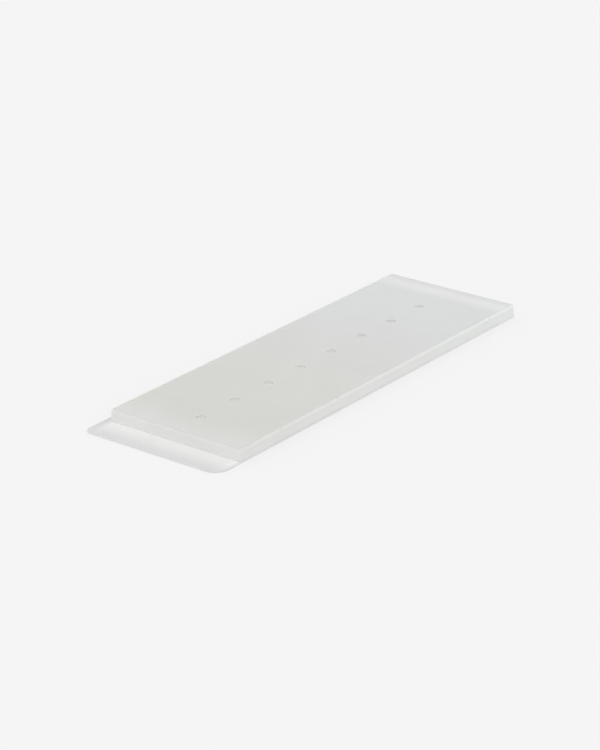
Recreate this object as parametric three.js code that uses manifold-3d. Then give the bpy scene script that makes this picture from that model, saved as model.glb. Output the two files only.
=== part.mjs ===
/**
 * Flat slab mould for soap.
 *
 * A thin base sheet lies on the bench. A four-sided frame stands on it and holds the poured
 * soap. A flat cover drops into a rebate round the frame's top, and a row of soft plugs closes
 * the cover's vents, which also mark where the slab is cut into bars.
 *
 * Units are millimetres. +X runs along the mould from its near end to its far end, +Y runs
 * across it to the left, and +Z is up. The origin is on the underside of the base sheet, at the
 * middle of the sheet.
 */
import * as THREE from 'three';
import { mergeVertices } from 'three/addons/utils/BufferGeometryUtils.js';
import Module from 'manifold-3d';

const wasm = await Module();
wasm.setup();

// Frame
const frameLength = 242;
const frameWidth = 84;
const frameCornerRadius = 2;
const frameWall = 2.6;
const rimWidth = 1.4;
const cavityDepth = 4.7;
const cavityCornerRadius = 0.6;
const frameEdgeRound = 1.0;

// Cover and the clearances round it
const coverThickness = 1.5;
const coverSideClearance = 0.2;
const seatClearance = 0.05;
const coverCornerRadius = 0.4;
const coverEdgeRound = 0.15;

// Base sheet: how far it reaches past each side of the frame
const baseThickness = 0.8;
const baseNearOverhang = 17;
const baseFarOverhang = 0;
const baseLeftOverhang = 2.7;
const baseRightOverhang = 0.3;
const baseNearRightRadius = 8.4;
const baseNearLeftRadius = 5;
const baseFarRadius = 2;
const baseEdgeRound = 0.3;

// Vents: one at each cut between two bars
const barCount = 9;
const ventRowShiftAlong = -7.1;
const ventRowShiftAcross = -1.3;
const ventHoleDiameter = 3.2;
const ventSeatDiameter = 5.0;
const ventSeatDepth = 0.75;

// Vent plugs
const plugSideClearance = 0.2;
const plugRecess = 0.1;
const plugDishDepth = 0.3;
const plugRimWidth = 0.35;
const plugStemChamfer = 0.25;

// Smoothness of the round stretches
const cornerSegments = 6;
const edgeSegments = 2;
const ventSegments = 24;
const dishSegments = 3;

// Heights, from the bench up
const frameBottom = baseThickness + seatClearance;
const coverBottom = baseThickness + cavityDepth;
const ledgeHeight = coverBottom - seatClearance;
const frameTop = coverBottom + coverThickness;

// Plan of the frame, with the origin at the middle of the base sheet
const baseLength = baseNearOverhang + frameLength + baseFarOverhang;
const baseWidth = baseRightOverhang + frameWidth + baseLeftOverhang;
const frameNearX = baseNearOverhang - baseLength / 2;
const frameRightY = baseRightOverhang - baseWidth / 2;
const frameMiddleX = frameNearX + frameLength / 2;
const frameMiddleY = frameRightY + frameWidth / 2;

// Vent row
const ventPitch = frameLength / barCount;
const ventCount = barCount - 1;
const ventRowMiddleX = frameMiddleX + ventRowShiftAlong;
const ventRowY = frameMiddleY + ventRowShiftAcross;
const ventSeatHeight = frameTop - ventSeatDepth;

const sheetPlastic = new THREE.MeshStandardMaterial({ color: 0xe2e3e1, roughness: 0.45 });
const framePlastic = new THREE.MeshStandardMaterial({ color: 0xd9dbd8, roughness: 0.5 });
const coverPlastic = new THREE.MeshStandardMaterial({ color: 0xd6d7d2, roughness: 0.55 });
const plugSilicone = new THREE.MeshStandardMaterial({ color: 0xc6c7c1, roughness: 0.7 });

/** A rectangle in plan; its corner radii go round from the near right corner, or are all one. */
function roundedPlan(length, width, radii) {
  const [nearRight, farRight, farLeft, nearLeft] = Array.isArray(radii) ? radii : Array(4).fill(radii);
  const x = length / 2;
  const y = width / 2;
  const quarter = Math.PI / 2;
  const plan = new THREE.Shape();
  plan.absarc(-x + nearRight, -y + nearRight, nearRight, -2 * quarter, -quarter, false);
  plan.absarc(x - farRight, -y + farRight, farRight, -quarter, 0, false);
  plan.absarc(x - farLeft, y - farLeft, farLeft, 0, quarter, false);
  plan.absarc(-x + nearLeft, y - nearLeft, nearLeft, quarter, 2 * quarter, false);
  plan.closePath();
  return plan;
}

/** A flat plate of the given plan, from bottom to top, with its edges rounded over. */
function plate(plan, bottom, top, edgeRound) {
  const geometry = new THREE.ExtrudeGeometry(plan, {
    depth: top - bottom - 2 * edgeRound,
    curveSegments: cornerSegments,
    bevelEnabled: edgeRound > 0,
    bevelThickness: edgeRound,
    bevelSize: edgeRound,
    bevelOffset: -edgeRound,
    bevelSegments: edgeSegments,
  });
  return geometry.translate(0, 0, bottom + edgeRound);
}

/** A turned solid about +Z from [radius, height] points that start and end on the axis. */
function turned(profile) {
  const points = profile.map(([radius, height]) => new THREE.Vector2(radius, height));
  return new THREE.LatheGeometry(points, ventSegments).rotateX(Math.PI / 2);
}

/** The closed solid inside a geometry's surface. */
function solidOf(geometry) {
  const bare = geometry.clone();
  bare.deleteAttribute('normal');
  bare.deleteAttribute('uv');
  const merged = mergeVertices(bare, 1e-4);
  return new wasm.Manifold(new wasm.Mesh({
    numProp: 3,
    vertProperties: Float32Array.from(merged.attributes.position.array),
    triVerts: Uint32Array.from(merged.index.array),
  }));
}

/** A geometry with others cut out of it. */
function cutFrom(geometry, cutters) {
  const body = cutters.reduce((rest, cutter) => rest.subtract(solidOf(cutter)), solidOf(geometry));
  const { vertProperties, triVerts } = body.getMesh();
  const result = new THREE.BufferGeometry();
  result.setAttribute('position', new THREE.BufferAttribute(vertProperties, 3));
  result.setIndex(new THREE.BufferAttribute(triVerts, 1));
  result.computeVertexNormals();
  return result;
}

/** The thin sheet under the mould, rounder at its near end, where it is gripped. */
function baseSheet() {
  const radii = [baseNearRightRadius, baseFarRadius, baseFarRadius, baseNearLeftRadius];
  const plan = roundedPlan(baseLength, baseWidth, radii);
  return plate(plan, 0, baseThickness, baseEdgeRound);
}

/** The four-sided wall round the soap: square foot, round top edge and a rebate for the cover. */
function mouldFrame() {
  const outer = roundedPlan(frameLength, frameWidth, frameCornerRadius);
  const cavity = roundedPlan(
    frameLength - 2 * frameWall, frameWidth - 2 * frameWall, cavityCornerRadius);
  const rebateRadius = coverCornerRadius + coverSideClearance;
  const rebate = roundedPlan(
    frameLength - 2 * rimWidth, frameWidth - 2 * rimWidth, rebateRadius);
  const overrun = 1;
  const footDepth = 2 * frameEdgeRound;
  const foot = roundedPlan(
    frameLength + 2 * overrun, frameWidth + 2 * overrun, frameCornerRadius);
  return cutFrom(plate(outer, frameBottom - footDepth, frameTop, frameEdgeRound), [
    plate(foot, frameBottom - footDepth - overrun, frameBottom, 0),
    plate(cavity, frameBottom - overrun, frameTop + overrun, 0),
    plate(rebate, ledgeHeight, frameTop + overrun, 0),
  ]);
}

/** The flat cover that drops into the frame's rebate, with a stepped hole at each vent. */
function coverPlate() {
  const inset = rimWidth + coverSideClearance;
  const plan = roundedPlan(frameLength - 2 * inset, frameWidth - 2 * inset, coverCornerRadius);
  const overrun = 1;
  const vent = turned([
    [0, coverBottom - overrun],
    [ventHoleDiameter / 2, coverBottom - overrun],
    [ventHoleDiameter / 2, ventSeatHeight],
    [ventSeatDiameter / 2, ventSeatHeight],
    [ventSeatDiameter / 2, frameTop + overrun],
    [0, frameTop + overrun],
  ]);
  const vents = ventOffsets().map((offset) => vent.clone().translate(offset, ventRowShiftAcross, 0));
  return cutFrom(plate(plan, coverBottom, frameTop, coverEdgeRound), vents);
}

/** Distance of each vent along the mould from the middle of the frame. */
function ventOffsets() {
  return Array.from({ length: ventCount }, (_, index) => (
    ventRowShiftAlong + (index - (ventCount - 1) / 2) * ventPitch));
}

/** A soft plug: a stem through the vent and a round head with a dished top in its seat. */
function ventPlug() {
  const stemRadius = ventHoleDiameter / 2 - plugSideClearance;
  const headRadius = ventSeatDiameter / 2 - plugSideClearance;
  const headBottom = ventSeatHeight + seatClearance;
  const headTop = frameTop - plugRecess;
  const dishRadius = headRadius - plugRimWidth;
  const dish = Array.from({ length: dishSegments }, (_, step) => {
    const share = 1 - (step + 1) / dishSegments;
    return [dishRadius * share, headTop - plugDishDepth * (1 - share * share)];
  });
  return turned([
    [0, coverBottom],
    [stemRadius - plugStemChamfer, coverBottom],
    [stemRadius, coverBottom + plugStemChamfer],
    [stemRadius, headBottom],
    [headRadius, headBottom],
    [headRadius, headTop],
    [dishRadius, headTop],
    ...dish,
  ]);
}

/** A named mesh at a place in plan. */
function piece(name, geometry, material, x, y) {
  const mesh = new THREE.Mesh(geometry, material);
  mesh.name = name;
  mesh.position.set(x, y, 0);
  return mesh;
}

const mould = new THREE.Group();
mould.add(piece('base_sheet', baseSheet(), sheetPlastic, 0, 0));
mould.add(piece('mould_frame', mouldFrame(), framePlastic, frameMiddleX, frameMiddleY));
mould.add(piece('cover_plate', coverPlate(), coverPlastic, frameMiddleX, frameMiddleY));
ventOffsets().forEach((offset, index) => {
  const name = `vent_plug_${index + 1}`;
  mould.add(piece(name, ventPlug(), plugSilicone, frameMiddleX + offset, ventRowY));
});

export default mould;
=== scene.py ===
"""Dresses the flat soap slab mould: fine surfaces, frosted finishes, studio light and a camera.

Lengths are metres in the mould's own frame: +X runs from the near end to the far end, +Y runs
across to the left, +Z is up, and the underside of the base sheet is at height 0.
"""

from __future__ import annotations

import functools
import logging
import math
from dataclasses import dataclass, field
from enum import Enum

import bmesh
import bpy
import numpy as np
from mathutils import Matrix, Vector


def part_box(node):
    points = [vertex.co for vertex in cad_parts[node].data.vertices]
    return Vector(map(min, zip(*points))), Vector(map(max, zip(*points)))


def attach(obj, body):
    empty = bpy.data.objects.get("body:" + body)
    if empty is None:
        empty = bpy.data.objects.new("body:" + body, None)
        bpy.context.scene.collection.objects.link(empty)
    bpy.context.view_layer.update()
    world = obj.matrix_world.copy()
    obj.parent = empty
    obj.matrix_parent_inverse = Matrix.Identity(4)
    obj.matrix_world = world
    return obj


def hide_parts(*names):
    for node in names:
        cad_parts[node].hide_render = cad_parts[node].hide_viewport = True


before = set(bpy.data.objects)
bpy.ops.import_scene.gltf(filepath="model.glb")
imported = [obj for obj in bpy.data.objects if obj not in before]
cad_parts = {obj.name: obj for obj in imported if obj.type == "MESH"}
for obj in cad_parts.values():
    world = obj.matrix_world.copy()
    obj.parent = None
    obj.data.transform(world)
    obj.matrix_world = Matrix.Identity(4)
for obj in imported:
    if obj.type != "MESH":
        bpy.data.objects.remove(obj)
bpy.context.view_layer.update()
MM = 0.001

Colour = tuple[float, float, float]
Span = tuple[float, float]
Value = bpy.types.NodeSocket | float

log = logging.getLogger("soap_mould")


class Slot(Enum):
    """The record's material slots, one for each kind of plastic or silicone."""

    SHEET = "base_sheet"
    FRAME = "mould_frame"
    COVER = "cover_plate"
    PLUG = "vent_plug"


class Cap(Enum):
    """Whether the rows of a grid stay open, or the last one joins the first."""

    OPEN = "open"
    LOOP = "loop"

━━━

Written problem:
Going down the listing above, begin printing at the line with "const mould = new THREE.Group();" and finish with the line with "points = [vertex.co", exactly as they appear.

Task output:
const mould = new THREE.Group();
mould.add(piece('base_sheet', baseSheet(), sheetPlastic, 0, 0));
mould.add(piece('mould_frame', mouldFrame(), framePlastic, frameMiddleX, frameMiddleY));
mould.add(piece('cover_plate', coverPlate(), coverPlastic, frameMiddleX, frameMiddleY));
ventOffsets().forEach((offset, index) => {
  const name = `vent_plug_${index + 1}`;
  mould.add(piece(name, ventPlug(), plugSilicone, frameMiddleX + offset, ventRowY));
});

export default mould;
=== scene.py ===
"""Dresses the flat soap slab mould: fine surfaces, frosted finishes, studio light and a camera.

Lengths are metres in the mould's own frame: +X runs from the near end to the far end, +Y runs
across to the left, +Z is up, and the underside of the base sheet is at height 0.
"""

from __future__ import annotations

import functools
import logging
import math
from dataclasses import dataclass, field
from enum import Enum

import bmesh
import bpy
import numpy as np
from mathutils import Matrix, Vector


def part_box(node):
    points = [vertex.co for vertex in cad_parts[node].data.vertices]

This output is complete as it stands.